Es uno de los directores de la revista de literatura visceral y voyerista Pájaro Pardo, es colaborador además de los diarios La Nación y La Época, y de las revistas Pluma y Pincel, Punto Final y Simpson 7.  Sus novelas Gente que se amaba en baños de trenes y Dos pícaros camaradas y de cómo se iniciaron, se preparan para entrar en prensa.

En la actualidad, ejerce como terapeuta para  recuperar a personas en situación de sufrimiento extremo.  Es, además,  profesor de cuentacuentos para el Proyecto: Tenemos tanto que contar, que la Corporación Letras de Chile desarrolla en conjunto con la Fundación Hogar de Cristo, orientado a hombres y mujeres, adultos mayores, que se han propuesto contarles cuentos a los niños y niñas de las escuelas básicas del lugar en donde viven.

OBRAS

Sus cuentos aparecen en las antologías Javiera Carrera, Ergo Sum, Cuentos de La Época, Andar con cuentos, Quiero contarte que… voces hacia el mañana, y Lecturas de verano, del diario La Nación. En otra faceta de su personalidad, es también autor de Migrating to VSE/ESA 1.3, escrito en Böblingen, Alemania, para una compañía informática internacional, y, además 7 guiones para cine y TV. Ha publicado Tranvía equivocado (Cuarto Propio, 1992); y  como coautor, los libros: Ráfagas de versos y bytes (Mosquito Editores, 1990), Lo duro y lo hermoso al final del Siglo XX (Cuarto Propio/Últimos Tranvías, 1996).

CUENTOS

Ha publicado los libros de cuentos:

Ráfagas de versos y bytes, 1990.

Tranvía equivocado, 1992.

Lo duro y lo hermoso al finalizar el Siglo XX.

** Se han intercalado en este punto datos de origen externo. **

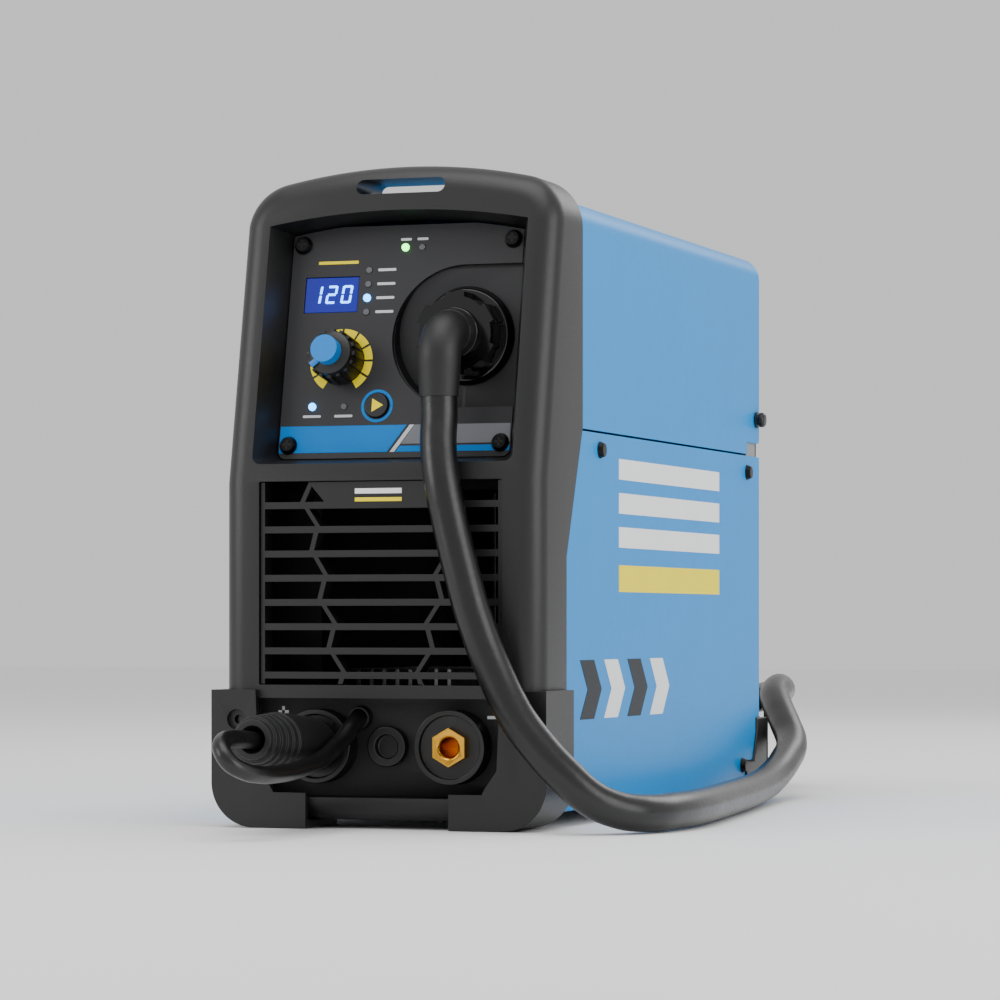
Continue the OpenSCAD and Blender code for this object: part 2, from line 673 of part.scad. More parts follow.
// Hub and seven blades on a spindle.
module fan_rotor() color([0.15, 0.15, 0.16]) translate([fan_x, ry - 3 - 26, fan_z]) {
    translate([0, 2, 0]) bar_y(31, 14);
    translate([0, 4, 0]) bar_y(5 - 2 * run_fit, 17);
    for (i = [0 : 6]) rotate([0, i * 360 / 7, 0]) translate([13, 9, 0]) rotate([35, 0, 0])
        translate([0, -1, -11]) cube([fan_d / 2 - 16, 2, 22]);
}

module inverter_board() color("green") {
    translate([-66, fy + 62, 14]) cube([132, 190, 2]);
    for (x = [-60, 60], y = [fy + 68, fy + 246]) translate([x, y, plate_t])
        cylinder(d = 8, h = 17 - plate_t);
    for (x = [-46, -12, 22]) translate([x, fy + 76, 15]) cylinder(d = 24, h = 41);
    translate([46, fy + 82, 15]) cylinder(d = 18, h = 31);
}
module heatsink() color("silver") translate([-60, fy + 110, 16]) {
    cube([56, 120, 6]);
    for (i = [0 : 8]) translate([i * 6.75, 0, 5]) cube([2, 120, 44]);
}
module transformer() color("saddlebrown") translate([34, fy + 165, 16]) {
    translate([-24, -30, 0]) cube([48, 60, 16]);
    translate([-24, -30, 44]) cube([48, 60, 16]);
    translate([0, 0, 15]) cylinder(d = 46, h = 30);
}

// Wire feeder: an upright plate with the motor behind it and the rolls in front.
feed_x = 8;
feed_y = fy + 92;
nip = 0.4;
roll_z = gun_z - roll_d / 2 - nip;
arm_pivot_y = feed_y + 26;
arm_pivot_z = gun_z + 11;
press_d = 20;
module feeder_plate() color("silver") difference() {
    union() {
        translate([feed_x - 6, feed_y - 34, shelf_z]) cube([6, 72, gun_z - shelf_z + 20]);
        translate([feed_x - 30, feed_y - 34, shelf_z]) cube([54, 72, 3]);
        translate([feed_x - 1, arm_pivot_y, arm_pivot_z]) bar_x(6 - 2 * run_fit, 42);
        translate([gun_x, feed_y - 34, gun_z]) bar_y(10, 16);
        translate([feed_x - 1, feed_y - 34, gun_z - 5]) cube([gun_x - feed_x + 1, 16, 10]);
        translate([gun_x, feed_y + 19, gun_z]) bar_y(8, 18);
        translate([feed_x - 1, feed_y + 19, gun_z - 4]) cube([gun_x - feed_x + 1, 6, 6]);
    }
    translate([gun_x, feed_y - 40, gun_z]) bar_y(3, 90);
    translate([feed_x - 8, feed_y, roll_z]) bar_x(10, 12);
}

module feeder_motor() color([0.25, 0.25, 0.27]) {
    translate([feed_x - 6 - 22, feed_y - 22, roll_z - 22]) cube([22, 44, 44]);
    translate([feed_x - 28 - 46, feed_y, roll_z]) bar_x(40, 46);
}

// Grooved drive roll on its shaft.
module drive_roll() color("silver") translate([0, feed_y, roll_z]) difference() {
    union() {
        translate([feed_x + 4, 0, 0]) bar_x(10 - 2 * run_fit - 2, 28);
        translate([feed_x - 5.7, 0, 0]) bar_x(10 - 2 * run_fit, 15);
        translate([gun_x - 6, 0, 0]) bar_x(roll_d, 12);
        translate([gun_x + 6, 0, 0]) bar_x(18, 6);
    }
    translate([gun_x, 0, 0]) rotate([0, 90, 0]) rotate_extrude()
        translate([roll_d / 2 + 0.6, 0]) circle(d = 2.4);
}

// Arm that presses the upper roller on the wire; it swings up to thread the wire.
press_z = gun_z + press_d / 2 + nip;
module pressure_arm() color([0.15, 0.15, 0.16]) difference() {
    union() {
        translate([gun_x - 14, feed_y - 24, press_z - 4]) cube([4, 46, 12]);
        translate([gun_x + 10, feed_y - 24, press_z - 4]) cube([4, 46, 12]);
        translate([gun_x - 14, feed_y - 24, press_z + 4]) cube([28, 12, 5]);
        for (x = [gun_x - 14, gun_x + 10]) translate([x, arm_pivot_y, arm_pivot_z]) bar_x(14, 4);
        translate([gun_x - 11, feed_y, press_z]) bar_x(4 - 2 * run_fit, 22);
    }
    translate([gun_x - 20, arm_pivot_y, arm_pivot_z]) bar_x(6, 40);
    translate([gun_x, feed_y - 18, press_z - 10]) cylinder(d = 5, h = 30);
}

module pressure_roller() color("silver") difference() {
    translate([gun_x - 5, feed_y, press_z]) bar_x(press_d, 10);
    translate([gun_x - 6, feed_y, press_z]) bar_x(4, 12);
}

// Ribbed tension knob on a short screw through the arm.
module tension_knob() color("black") translate([gun_x, feed_y - 18, press_z + 9.3]) {
    translate([0, 0, -9]) cylinder(d = 5 - 2 * run_fit, h = 12);
    cylinder(d1 = 15, d2 = 14, h = 14);
    for (i = [0 : 7]) rotate(i * 45) translate([6.4, -1, 1]) cube([1.9, 2, 11]);
}

spool_y = fy + 248;
spool_z = shelf_z + 4 + spool_d / 2;
module spool_holder() color([0.2, 0.2, 0.22]) {
    left = gun_x - spool_w / 2 - 6;
    difference() {
        translate([left - 4, spool_y - 26, shelf_z]) cube([4, 52, spool_z - shelf_z + 14]);
        translate([left - 5, spool_y - 60, spool_z + 4]) rotate([45, 0, 0]) cube([6, 40, 40]);
    }
    translate([left - 22, spool_y - 26, shelf_z]) cube([20, 52, 2.5]);
    translate([left - 1, spool_y, spool_z]) bar_x(axle_d - 2 * run_fit, spool_w + 14);
    translate([left - 1, spool_y, spool_z]) bar_x(26, 4);
}

module wire_spool() color([0.75, 0.75, 0.72]) translate([gun_x - spool_w / 2, spool_y, spool_z])
    difference() {
        union() {
            bar_x(spool_d, 3);
            translate([spool_w - 3, 0, 0]) bar_x(spool_d, 3);
            bar_x(44, spool_w);
        }
        translate([-over, 0, 0]) difference() {
            bar_x(38, spool_w - 4);
            translate([-over, 0, 0]) bar_x(22, spool_w);
        }
        translate([-over, 0, 0]) bar_x(axle_d, spool_w + 2 * over);
        for (i = [0 : 4]) rotate([i * 72, 0, 0]) translate([-over, 0, 35]) bar_x(12, 3 + 2 * over);
    }

// Nut that keeps the spool on its axle.
module spool_nut() color("black") translate([gun_x + spool_w / 2 + 0.6, spool_y, spool_z])
    difference() {
        union() {
            bar_x(24, 5);
            for (i = [0 : 2]) rotate([i * 120, 0, 0]) translate([0, -3, 8]) cube([5, 6, 8]);
        }
        translate([-over, 0, 0]) bar_x(axle_d - 2 * run_fit, 10);
    }

module spool_wire() color("chocolate") translate([gun_x - spool_w / 2 + 3, spool_y, spool_z])
    difference() {
        bar_x(spool_d - 12, spool_w - 6);
        translate([-over, 0, 0]) bar_x(44, spool_w);
    }

// Lid: an upside-down U of sheet that swings up about two pivot knobs near its rear edge.
pivot_y = ry - 7;
pivot_z = seam_z + 19.2;
pivot_d = 6;
notch_l = 25;
notch_h = 6.5;
corner_r = 2.5;
module lid_outline(t) {
    x = sheet_x - t;
    r = bend_r - t;
    translate([-x, seam_z]) square([2 * x, lid_top - bend_r - seam_z]);
    translate([-x + r, seam_z]) square([2 * (x - r), lid_top - t - seam_z]);
    for (s = [-1, 1]) translate([s * (sheet_x - bend_r), lid_top - bend_r]) circle(r);
}
module lid() color(blue) difference() {
    along_y(lid_y, ry - lid_y) difference() {
        lid_outline(0);
        lid_outline(sheet_t);
        translate([-sheet_x + sheet_t, seam_z - over]) square([sheet_w - 2 * sheet_t, 2 * over]);
    }
    along_x(-sheet_w, 2 * sheet_w) difference() {
        translate([ry - notch_l, seam_z - over])
            square([notch_l + over, notch_h + over + corner_r]);
        translate([ry - corner_r, seam_z + notch_h + corner_r]) circle(corner_r);
        translate([ry - notch_l - over, seam_z + notch_h]) square([notch_l + over - corner_r, 9]);
    }
    translate([-sheet_w, pivot_y, pivot_z]) bar_x(pivot_d, 2 * sheet_w);
}

// Knobs with a shouldered screw on which the lid turns.
module lid_pivots() color("black") for (s = [-1, 1]) translate([0, pivot_y, pivot_z])
    scale([s, 1, 1]) {
        inner = sheet_x - sheet_t - gap;
        translate([inner, 0, 0]) bar_x(pivot_d - 2 * run_fit, sheet_t + 2 * gap);
        translate([sheet_x + gap, 0, 0]) bar_x(9, 1);
        translate([sheet_x + gap, 0, 0]) bar_x(6, 2.5);
        translate([sheet_x + gap + 2, 0, 0]) bar_x(8, 2);
        translate([sheet_x + gap + 4, 0, 0]) rotate([0, 90, 0]) cylinder(d1 = 8, d2 = 6, h = 1);
        translate([inner - 6, 0, 0]) bar_x(4, 6.5);
    }

// Angles inside the rear corners that the pivot knobs screw into.
module pivot_brackets() color("gray") for (s = [-1, 1]) scale([s, 1, 1]) {
    x = sheet_x - sheet_t - gap;
    y = ry - 3 - gap - bracket_l;
    difference() {
        translate([x - 3, y, shelf_z]) cube([3, bracket_l, pivot_z - shelf_z + 7]);
        translate([x - 4, pivot_y, pivot_z]) bar_x(4, 5);
    }
    translate([x - 16, y, shelf_z]) cube([16, bracket_l, 2]);
}
bracket_l = 18;

// Torch, lying on its side with the neck turned towards the machine.
torch_x = -155;
torch_y = 250;
torch_z = floor_z + handle_d / 2;
torch_end = torch_y - handle_l;
neck_r = 42;
neck_turn = 50;
module torch_handle() color([0.12, 0.12, 0.13]) translate([torch_x, torch_y, torch_z])
    difference() {
        union() {
            translate([0, -handle_l + 12, 0]) bar_y(handle_d - 2, handle_l - 36);
            translate([0, -handle_l, 0]) rotate([-90, 0, 0])
                cylinder(d1 = 22, d2 = handle_d, h = 12.01);
            translate([0, -handle_l + 11.9, 0]) bar_y(handle_d, 8);
            translate([0, -24.1, 0]) rotate([-90, 0, 0])
                cylinder(d1 = handle_d - 2, d2 = hose_d + 5, h = 24.1);
        }
        translate([8, -handle_l + 22, -5]) cube([20, 46, 10]);
        translate([0, -handle_l - over, 0]) bar_y(neck_d, 20);
        translate([0, -12, 0]) bar_y(hose_d, 20);
    }

trigger_y = torch_end + 66;
module torch_trigger() color("red") translate([torch_x + 13, trigger_y, torch_z]) {
    translate([0, 0, -4.5]) linear_extrude(9) polygon([[-1.5, 0], [2, 0], [6.5, -14], [7.5, -30],
        [5, -42], [0.5, -42], [-1.5, -30]]);
    translate([0, -1, -4.5]) cylinder(d = 5, h = 9);
}

module torch_neck() color("silver") translate([torch_x, torch_end, torch_z]) {
    bar_y(neck_d, 18);
    translate([neck_r, 0, 0]) rotate([0, 0, 180]) rotate_extrude(angle = neck_turn, $fn = 64)
        translate([neck_r, 0]) circle(d = neck_d - 1);
    translate([neck_r, 0, 0]) rotate([0, 0, neck_turn]) translate([-neck_r, 0, 0])
        rotate([90, 0, 0]) union() {
            cylinder(d = neck_d, h = 22);
            translate([0, 0, 21]) cylinder(d = 6, h = 39);
        }
}

module torch_nozzle() color("gold") translate([torch_x + neck_r, torch_end, torch_z])
    rotate([0, 0, neck_turn]) translate([-neck_r, 0, 0]) rotate([90, 0, 0]) difference() {
        union() {
            translate([0, 0, 8]) cylinder(d = nozzle_d, h = 36);
            translate([0, 0, 44]) cylinder(d1 = nozzle_d, d2 = nozzle_d - 5, h = 14);
        }
        translate([0, 0, 7]) cylinder(d = neck_d, h = 16);
        translate([0, 0, 22]) cylinder(d = nozzle_d - 7, h = 40);
    }

base_pan();
side_sheet_left();
side_sheet_right();
front_bezel();
grille();
connector_wall();
boot_front_left();
boot_front_right();
boot_rear_left();
boot_rear_right();
rear_panel();
shelf();
front_bulkhead();
control_panel();
panel_screws();
display_window();
led_lenses();
gun_pocket();
gun_adaptor();
gun_lock_nut();
gun_elbow();
gun_hose();
gun_hose_coil();
socket_bodies();
socket_inserts();
blanking_plug();
polarity_plug();
polarity_lead();
lead_grommet();
case_screws();
fan_frame();
fan_rotor();
switch_bezel();
switch_rocker();
mains_gland();
gas_inlet();
inverter_board();
heatsink();
transformer();
feeder_plate();
feeder_motor();
drive_roll();
pressure_arm();
pressure_roller();
tension_knob();
spool_holder();
wire_spool();
spool_wire();
lid();
lid_pivots();
pivot_brackets();
spool_nut();
control_knob();
mode_button();
torch_handle();
torch_trigger();
torch_neck();
torch_nozzle();
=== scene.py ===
"""Builds the looks of a portable wire-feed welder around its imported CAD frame."""

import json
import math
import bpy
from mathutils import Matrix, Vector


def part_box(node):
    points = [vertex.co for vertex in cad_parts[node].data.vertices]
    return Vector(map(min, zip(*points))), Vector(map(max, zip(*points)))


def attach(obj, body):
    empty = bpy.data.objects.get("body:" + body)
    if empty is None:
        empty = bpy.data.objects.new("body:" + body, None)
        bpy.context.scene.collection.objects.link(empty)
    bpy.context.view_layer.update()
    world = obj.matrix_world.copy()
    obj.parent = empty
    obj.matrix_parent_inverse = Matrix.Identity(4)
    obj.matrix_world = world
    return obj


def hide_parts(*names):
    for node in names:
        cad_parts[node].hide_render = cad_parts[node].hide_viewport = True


bl_info = {
    "name": "Portable Wire-feed Welder",
    "version": (1, 0, 0),
    "blender": (4, 5, 0),
    "location": "View3D > Sidebar > Welder",
    "description": "Dresses a packed welder: moulded front, painted case, printed panel, hose and torch",
    "category": "Object",
}

import bmesh
import bpy
from mathutils import Matrix, Vector

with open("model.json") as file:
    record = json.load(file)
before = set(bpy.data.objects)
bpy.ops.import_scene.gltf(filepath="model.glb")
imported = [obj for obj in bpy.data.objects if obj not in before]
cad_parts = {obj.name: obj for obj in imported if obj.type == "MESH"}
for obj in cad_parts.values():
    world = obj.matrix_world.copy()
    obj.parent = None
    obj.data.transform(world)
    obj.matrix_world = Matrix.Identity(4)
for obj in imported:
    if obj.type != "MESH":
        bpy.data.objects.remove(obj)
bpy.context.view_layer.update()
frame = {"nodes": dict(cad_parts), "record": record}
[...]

Las historias que podemos contar, Volumen Uno, 2002.

Una experiencia para no olvidar, 2003.

Fantasmas en la red, 2003.

-Diferentes miradas: Las historias que podemos contar, Volumen Dos, 2004.

DISTINCIONES

Ha obtenido primeros premios en los concursos:

-Javiera Carrera, Colonia Italiana, en el encuentro de literatura y plástica Arte-Libertad.

-Ha sido premiado también en los concursos 50 Años de El Siglo, Mila Oyarzún, y

-En dos oportunidades en el concurso de cuentos Diario La Época.

-Su libro Tranvía equivocado fue adquirido por el Ministerio de Educación de Chile para todas las bibliotecas del país.

Lo duro y lo hermoso al final del Siglo XX, contó con el patrocinio de la  Escuela de Teatro de la Pontificia Universidad Católica de Chile.

-Acaba de ganar el Concurso del Fondo del Libro (2007) con el cuento: “El Amor, Tigre De Dos Cabezas: Composiciones Escolares Para Estudiantas Crecidas”.